I explored the new frontiers of contemporary worship music, music that borrows more closely from Biblical expressions and Psalms, speaks more clearly about the nature of God, and leaves out the subjective “me and Jesus” talk that was so prominent in the worship music written when I was an adolescent. I learned to immerse myself in this music. These are the songs I wish I knew back when I was young and felt alone and without a voice in my struggles. I have also learned to give credence to various expressions of personal worship, when used in their proper context, even if they don’t satisfy my particular need.

And, in this current season of my life, I am trying to allow myself the enjoyment of reminiscing about that sweet time in my life when worship was less complicated and came more naturally from my heart.
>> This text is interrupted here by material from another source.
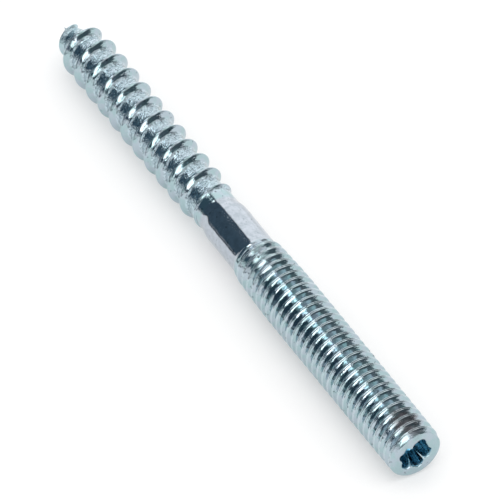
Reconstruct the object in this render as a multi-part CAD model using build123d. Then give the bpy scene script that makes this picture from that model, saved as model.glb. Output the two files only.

And to allow other folks–including rockstar worship leaders–to enjoy their ministry and worship lives without projecting my own personal baggage on them.

 

“Fear and trembling” are two words that come to mind when I consider my future role in the Church and how my gifts and skills can and will be used for ministry. I have no idea what the future holds and whether or not I’ll be derailed again and tossed into a different path. My husband and I are poised and ready to jump whenever the next step is evident. And I’m sure that what I’ve learned about myself, my own wavering faith and intentions, and the value of honesty in worship and community will help define my role. But I’m still so very unclear about what that role may be.

Safe bet: the future doesn’t involve me being a rock star.
Those days are, thankfully, long-gone for me.